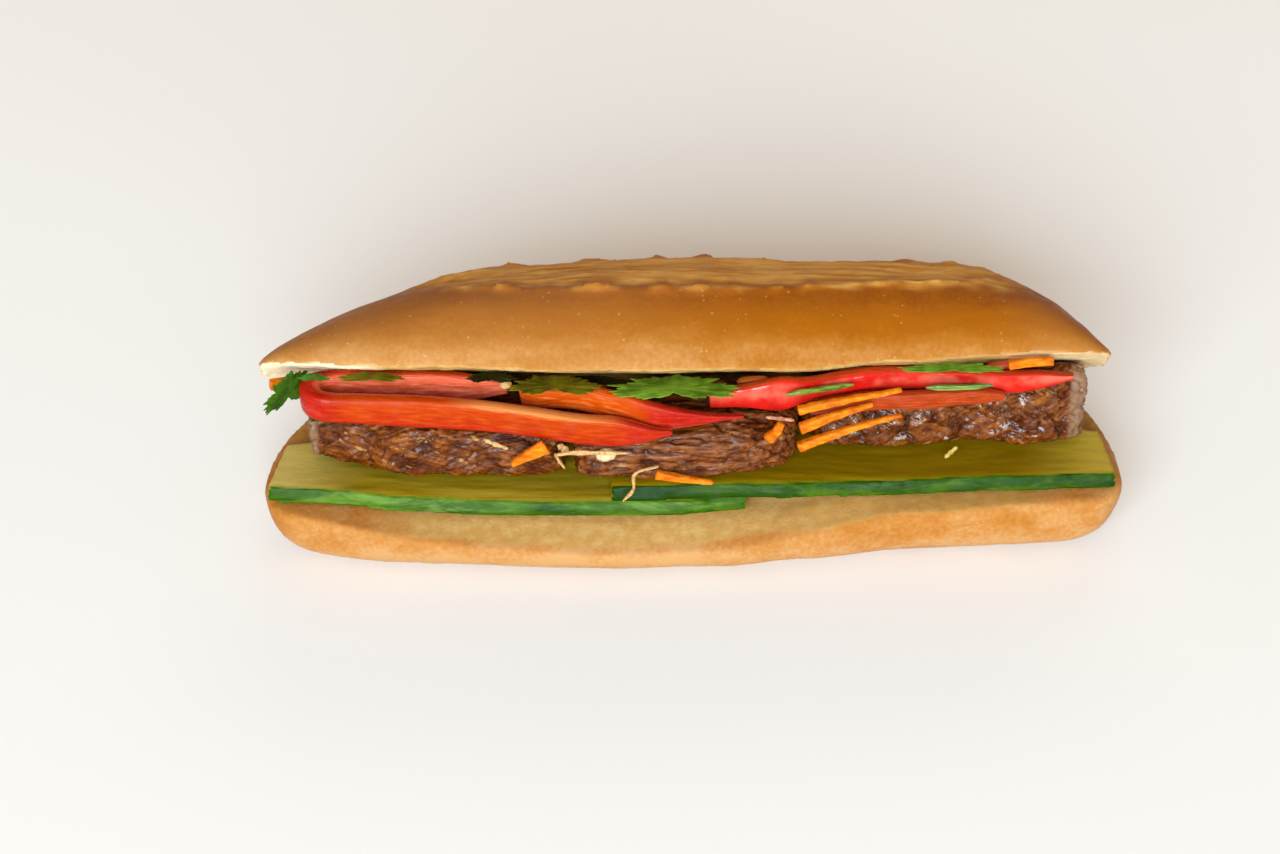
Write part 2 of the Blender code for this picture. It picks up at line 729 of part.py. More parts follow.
def make_strands(collection):
    """Thin pale strands and shreds that hang out between the beef chunks and below them."""
    left = [(-59.4, -23.4, 42.6), (-56.4, -23.8, 41.2), (-52.6, -23.6, 39.4)]
    middle = [(-38.8, -27.6, 40.4), (-34.0, -28.4, 41.8), (-27.0, -28.8, 42.2), (-18.0, -29.2, 42.4)]
    root = [(-20.0, -30.6, 25.6), (-17.0, -29.9, 29.4), (-16.4, -29.0, 34.6), (-9.8, -28.7, 37.2)]
    thick = narrowing(STRAND_THICK, STRAND_THICK)
    sweep("strand_left", left, tapered(1.5, 0.4, 0.5), thick, "strand", collection, 8, 6)
    sweep("strand_middle", middle, tapered(1.6, 0.4, 0.5), thick, "strand", collection, 9, 6)
    sweep("strand_root", root, thick, thick, "strand", collection, 9, 6)
    shreds = {
        "strand_gap": ([(-38.4, -24.4, 41.2), (-36.8, -24.4, 40.2), (-35.6, -24.4, 38.4)], 2.2),
        "strand_fine": ([(-39.4, -21.8, 36.0), (-38.2, -22.0, 33.4), (-36.6, -22.0, 30.6)], 1.0),
        "strand_upper": ([(20.4, -22.2, 49.8), (24.6, -21.8, 48.8), (28.4, -21.4, 48.0)], 1.2),
        "strand_right": ([(76.4, -13.2, 31.2), (74.7, -13.8, 29.6), (73.0, -14.2, 27.9)], 1.6),
    }
    thick = tapered(STRAND_THICK, 0.3, 0.3)
    for name, (route, height) in shreds.items():
        sweep(name, route, tapered(height, 0.3, 0.3), thick, "strand", collection, 4, 6)


def make_slivers(collection):
    """Thin slivers cut from the green of a spring onion."""
    routes = {
        "green_sliver_left": [(26.0, -16.6, 53.4), (36.0, -14.2, 53.4), (45.6, -11.6, 53.0)],
        "green_sliver_right": [(66.0, -12.0, 52.2), (75.0, -12.2, 52.4), (85.0, -12.0, 53.0)],
    }
    for name, route in routes.items():
        sweep(name, route, tapered(1.9, 0.2, 0.2), tapered(1.3, 0.2, 0.2), "leaf", collection, 5, 6)


# Coriander


def leaf_reach(angle, seed):
    """Reach of a coriander leaf's outline: three deep lobes with small teeth."""
    lobes = 0.74 + 0.26 * abs(math.cos(1.5 * angle)) ** 0.7
    teeth = 1.0 + 0.07 * math.cos(9.0 * angle + seed) + 0.06 * math.cos(17.0 * angle + 2.0 * seed)
    stem = 1.0 - 0.5 * math.exp(-(((abs(angle) - math.pi) / 0.45) ** 2))
    return lobes * teeth * stem


def make_leaf(name, centre, across, upward, size, curl, seed, collection):
    """A thin wavy leaf. across and upward are the directions of its face, size its two half sizes."""
    spokes, hoops = (26 if max(size) > LARGE_LEAF else 20), 2
    wide = Vector(across).normalized()
    face = wide.cross(Vector(upward)).normalized()
    length = face.cross(wide)
    middle = Vector(centre)
    bm = bmesh.new()

    def point(angle, share, side):
        reach = share * leaf_reach(angle, seed)
        u, v = reach * math.sin(angle), reach * math.cos(angle)
        wave = curl * (0.5 * math.sin(3.0 * angle + seed) * share * share + u * u - v * v)
        lift = wave + side * 0.5 * LEAF_THICK
        return middle + wide * (u * size[0]) + length * (v * size[1]) + face * lift

    rims = []
    for side in (1.0, -1.0):
        hub = bm.verts.new(point(0.0, 0.0, side))
        rows = []
        for h in range(1, hoops + 1):
            turn = [math.tau * s / spokes - math.pi for s in range(spokes)]
            rows.append([bm.verts.new(point(angle, h / hoops, side)) for angle in turn])
        for s in range(spokes):
            n = (s + 1) % spokes
            bm.faces.new((hub, rows[0][s], rows[0][n]))
            for inner, outer in zip(rows, rows[1:]):
                bm.faces.new((inner[s], outer[s], outer[n]))
                bm.faces.new((inner[s], outer[n], inner[n]))
        rims.append(rows[-1])
    for s in range(spokes):
        n = (s + 1) % spokes
        bm.faces.new((rims[0][s], rims[1][s], rims[1][n], rims[0][n]))
    return add_object(name, bm, "leaf", collection)


def make_leaves(collection):
    """Each leaf's centre, its upward direction, its half sizes and how much it curls."""
    level, turned = (1.0, 0.0, 0.0), (1.0, 0.9, 0.0)
    leaves = {
        "leaf_left": ((-114.8, -12.4, 51.0), (0.0, -0.3, 0.95), (8.8, 7.6), 0.2),
        "leaf_left_low": ((-101.5, -14.6, 44.6), (0.0, 1.0, 0.0), (8.5, 5.0), 0.05),
        "leaf_olive_left": ((-91.0, -14.6, 58.0), (0.0, 1.0, 0.0), (9.4, 2.4), 0.05),
        "leaf_dark_left": ((-57.0, -14.4, 57.8), (0.0, 1.0, 0.0), (6.8, 2.8), 0.1),
        "leaf_olive_middle": ((-39.0, -18.0, 57.8), (0.0, 1.0, -0.05), (12.6, 5.2), 0.25),
        "leaf_dark_middle": ((-30.0, -9.6, 52.6), (0.0, 1.0, 0.0), (12.0, 2.6), 0.1),
        "leaf_centre": ((-5.6, -19.2, 57.8), (0.0, 1.0, -0.08), (18.0, 6.6), 0.3),
        "leaf_right": ((73.0, -12.2, 59.4), (0.0, 1.0, 0.0), (14.6, 2.6), 0.1),
        "leaf_left_top": ((-107.0, -15.8, 58.9), (0.0, -0.3, 0.95), (4.4, 2.0), 0.05),
    }
    for seed, (name, (centre, upward, size, curl)) in enumerate(leaves.items()):
        across = turned if name == "leaf_left" else level
        make_leaf(name, centre, across, upward, size, curl, float(seed), collection)


def stand_on_origin(collection):
    """Moves every mesh so that the whole box stands centred on the origin."""
    points = [vert.co for obj in collection.objects for vert in obj.data.vertices]
    low = [min(point[axis] for point in points) for axis in range(3)]
    high = [max(point[axis] for point in points) for axis in range(3)]
    shift = Vector((-0.5 * (low[0] + high[0]), -0.5 * (low[1] + high[1]), -low[2]))
    for obj in collection.objects:
        for vert in obj.data.vertices:
            vert.co += shift


def build():
    clear_scene()
    collection = new_collection("banh_mi")
    make_roll(collection)
    left_sides = (left_plank_front, left_plank_bottom)
    right_sides = (right_plank_front, right_plank_bottom)
    make_cucumber("cucumber_left", (-122.6, 15.5), left_sides, (4.0, 0.0), collection)
    make_cucumber("cucumber_right", (-23.5, 122.6), right_sides, (0.0, 3.0), collection)
    make_beef_chunks(collection)
    make_peppers(collection)
    make_carrots(collection)
    make_strands(collection)
    make_slivers(collection)
    make_seed("pepper_seed", (-53.3, -12.4, 53.6), collection)
    make_leaves(collection)
    stand_on_origin(collection)


build()
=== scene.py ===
"""Looks of the banh mi sandwich: crust, crumb, beef, cucumber, pepper, carrot and coriander.

Lengths are in millimetres inside the functions and in metres on the objects. The roll lies
along X, its open front faces -Y and it rests on z = 0.
"""

import itertools
import math
import random

import bmesh
import bpy
import numpy as np
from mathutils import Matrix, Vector


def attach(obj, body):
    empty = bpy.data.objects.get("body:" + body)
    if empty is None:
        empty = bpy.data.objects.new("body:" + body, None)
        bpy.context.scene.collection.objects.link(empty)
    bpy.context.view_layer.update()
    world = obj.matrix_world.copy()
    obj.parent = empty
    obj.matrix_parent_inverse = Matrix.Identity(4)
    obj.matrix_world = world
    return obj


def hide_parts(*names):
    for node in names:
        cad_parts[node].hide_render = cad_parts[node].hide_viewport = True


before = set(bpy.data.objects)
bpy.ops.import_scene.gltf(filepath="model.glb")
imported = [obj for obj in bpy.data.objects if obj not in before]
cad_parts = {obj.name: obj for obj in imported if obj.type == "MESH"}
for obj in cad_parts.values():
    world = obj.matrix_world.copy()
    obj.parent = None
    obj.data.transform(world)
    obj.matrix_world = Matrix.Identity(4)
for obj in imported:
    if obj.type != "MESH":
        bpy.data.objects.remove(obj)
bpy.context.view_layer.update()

MM = 0.001

# Where the construction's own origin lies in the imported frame
SHIFT = (-0.2, -4.46, 0.0)

# The roll, as it was built
HINGE_Y = 37.0 + SHIFT[1]
HINGE_Z = 17.5
OPENING = math.radians(40.0)
LIP_RISE = 23.5
SLASH_START = -92.0
SLASH_END = 103.0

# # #

■ **EXERCISE PROMPT**:
Give only the count of lines in the data that include the string "None".

■ **THE ANSWER**:
3